The implications extend far beyond university life and the workplace. Increasingly, Singaporean life itself feels organised around relative comparison. Children are streamed against peers at an early age. Parents compare schools and enrichment activities. Adults compare condominium districts, career trajectories, and immigration statuses. Even hobbies become competitive signalling mechanisms.
When every activity becomes measurable, people naturally begin optimising for what is visible rather than what is meaningful.
The danger is not simply stress or burnout, although those are real concerns. The deeper problem is that over-reliance on measurable proxies can crowd out qualities that are essential but harder to quantify: curiosity, originality, resilience, empathy, creativity, and intrinsic motivation.
A child may advance rapidly through piano grades yet never develop a genuine love for music. An employee may hit every key performance indicator while quietly losing the psychological safety needed for creativity and risk-taking. A university may optimise for rankings and measurable “impact” while neglecting the slower, messier work of shaping ideas, communities, and long-term societal trust.

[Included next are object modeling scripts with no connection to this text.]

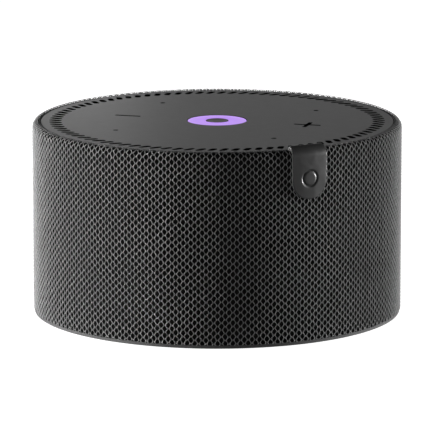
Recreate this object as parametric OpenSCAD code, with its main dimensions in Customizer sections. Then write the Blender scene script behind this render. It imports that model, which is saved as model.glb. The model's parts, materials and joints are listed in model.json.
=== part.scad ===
// Round smart home hub: a cloth-wrapped cylinder with a slotted touch plate on top,
// a glowing ring, an upward-firing speaker in a closed chamber and a socket panel at the back.
// Origin at the centre of the base, +Z up, the front looks along -Y. Millimetres.

/* [Body] */
// Outer diameter over the cloth
body_d = 98; // [97:0.5:101]
// Height from the table to the top of the plate
body_h = 51.4; // [51:0.2:54]
// Thickness of the cloth sleeve
cloth_t = 1.1; // [0.8:0.1:1.1]
// Radius of the cloth where it rolls over the shoulder
shoulder_r = 1.7; // [1.4:0.1:1.9]

/* [Top plate] */
// Diameter of the top plate
plate_d = 93.6; // [93.2:0.2:94]
// Thickness of the top plate
plate_t = 1.8; // [1.6:0.1:2]
// Number of slanted sound slots in the ring
slot_count = 90; // [60:1:96]
// Width of a sound slot
slot_w = 1.6; // [0.8:0.1:1.6]
// Slant of a sound slot away from the radius, in degrees
slot_slant = 30; // [0:5:40]
// Distance of the minus and plus marks from the centre
mark_x = 24.8; // [22:0.2:26]
// Length of the bars of the minus and plus marks
mark_len = 7.2; // [5:0.2:8]
// Diameter of the microphone holes
mic_hole_d = 1.4; // [0.8:0.1:1.5]

/* [Light ring] */
// Outer diameter of the glowing ring
light_d = 15.6; // [14:0.2:17]
// Diameter of the dark centre of the ring
centre_d = 6; // [4:0.2:8]

/* [Tag] */
// Width of the tag
tag_w = 10; // [8:0.5:12]
// How far the tag hangs below the top of the plate
tag_drop = 12.7; // [11:0.1:16]
// Direction of the tag, in degrees anticlockwise from +X
tag_angle = -45.5; // [-80:0.5:-30]

/* [Back panel] */
// Width of the socket panel
panel_w = 36; // [34:1:38]
// Height of the centre line of the sockets
socket_z = 8.9; // [8.8:0.1:9.1]

/* [Speaker] */
// Diameter of the speaker's flange
driver_d = 60; // [60:1:64]
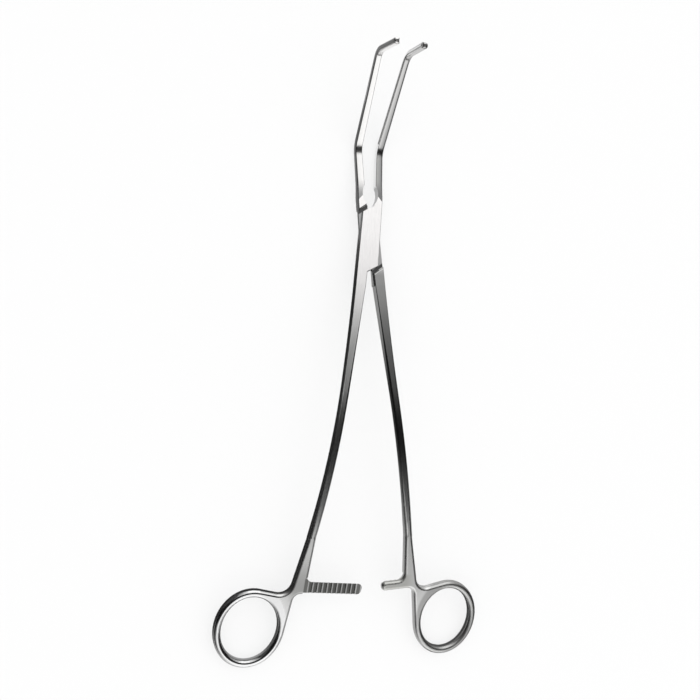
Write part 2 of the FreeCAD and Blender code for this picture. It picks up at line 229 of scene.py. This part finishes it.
# What differs between the halves; the box half's ratchet bar has its teeth in front
halves = {
    "box_half": {"side": -1, "opening": -4.05, "ribs": True, "flank": 1.0, "ring": "ring",
                 "arm": (0.0128, 0.0118), "shank": (-0.022, -0.052),
                 "tones": {"jaw": 0.62, "web": 0.9, "root": 0.55, "jawWall": 1.0, "shankWall": 0.45}},
    "tongue_half": {"side": 1, "opening": 4.05, "ribs": False, "flank": 0.12, "ring": "satinRing",
                    "arm": (0.0158, 0.0118), "shank": (-0.008, -0.016),
                    "tones": {"shank": 0.36, "web": 1.5, "sheen": 1.08, "ratchet": 3.2, "jawWall": 0.5,
                              "shankWall": 0.6}},
    "joint_pin": {"side": 1, "opening": 0.0, "ribs": False, "flank": 0.0, "ring": "ring",
                  "arm": (0.0128, 0.0118), "shank": (-0.022, -0.052), "tones": {}},
}


class Finish:
    # Colour and roughness that finishes are laid over one after another
    def __init__(self, bench, kind, tones):
        self.bench = bench
        self.tones = tones
        self.colour = steel[kind]["colour"] + (1.0,)
        self.roughness = steel[kind]["roughness"]

    def lay(self, share, kind):
        tone = self.tones.get(kind, 1.0)
        colour = tuple(tone * part for part in steel[kind]["colour"]) + (1.0,)
        self.colour = self.bench.blend(share, self.colour, colour)
        self.roughness = self.roughness + share * (steel[kind]["roughness"] - self.roughness)


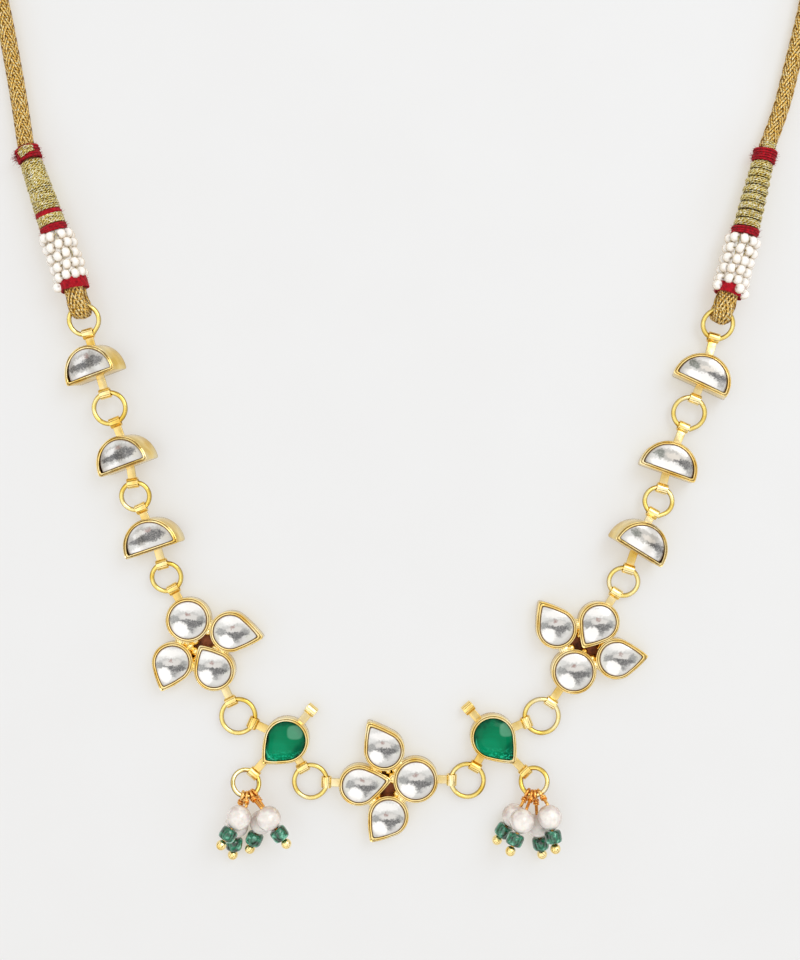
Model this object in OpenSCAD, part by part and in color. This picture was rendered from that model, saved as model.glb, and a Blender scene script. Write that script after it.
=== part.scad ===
// Kundan necklace laid flat: foiled glass in gold cups, joined by jump rings, on a gold cord.
// The origin is the middle of the centre flower's flat back, and all of it lies on z = 0.

/* [Settings] */
// Height of a flower's cups above its flat back
flower_h = 3.3; // [3:0.1:3.8]
// Height of the half-moon boxes
moon_h = 4.8; // [4.4:0.1:5]
// Height of the green drops' cups
green_h = 3.5; // [3.1:0.1:4]
// Thickness of the cup walls round a stone
wall = 0.65; // [0.4:0.05:0.7]
// Depth of the pocket that holds a stone
pocket = 1.6; // [1.4:0.1:1.7]
// Thickness of the plate behind a flower's cups
plate_t = 0.7; // [0.5:0.1:1]
// Outer radius of a half-moon box
moon_r = 5.7; // [5.5:0.1:5.9]
// How far a half-moon's straight side lies beyond the middle of its arc
moon_cut = 0.8; // [0.6:0.1:1]

/* [Stones] */
// Gap between a stone and its cup
stone_gap = 0.06; // [0.04:0.01:0.1]
// How far a clear stone's dome stands above its cup
dome = 0.45; // [0.3:0.05:0.7]
// How far a green stone's table stands above its cup
table_rise = 0.5; // [0.3:0.05:0.8]
// Size of a green stone's table as a share of the stone
table_share = 0.56; // [0.45:0.01:0.65]

/* [Bails and rings] */
// Radius of the jump ring wire
wire_r = 0.47; // [0.42:0.01:0.5]
// Radius of the hole in a bail's eye
eye_bore = 0.76; // [0.74:0.01:0.8]
// Outer radius of a bail's eye
eye_r = 1.06; // [1.02:0.01:1.1]
// Width of a bail's strip
bail_w = 2.2; // [1.5:0.1:2.2]
// Thickness of a bail's doubled strip
bail_t = 0.7; // [0.5:0.05:0.8]

/* [Drops] */
// Radius of a pearl
pearl_r = 2.4; // [2.3:0.05:2.45]
// Radius of a green bead
bead_r = 1.65; // [1.5:0.05:1.7]
// Length of a green bead along its pin
bead_l = 2.5; // [2.3:0.1:2.6]
// Radius of the gold ball that ends a pin
ball_r = 1; // [0.9:0.05:1.05]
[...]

Singapore’s success story was built on discipline, measurement, and meritocracy. Those achievements deserve admiration, not dismissal. But a society that becomes too reliant on comparison risks teaching people that only measurable things matter.
And when that happens, we may end up producing generations exceptionally skilled at optimisation, yet increasingly uncomfortable with uncertainty, failure, and originality.
Perhaps the question is not simply why Singapore has not produced its own Samsung or TSMC.
Perhaps the deeper question is whether we have created enough room for people to become something that cannot yet be measured.
Holly Yang is a professor at the School of Accountancy, Singapore Management University. Her research focuses on the role of information and disclosure in shaping organisational and societal outcomes.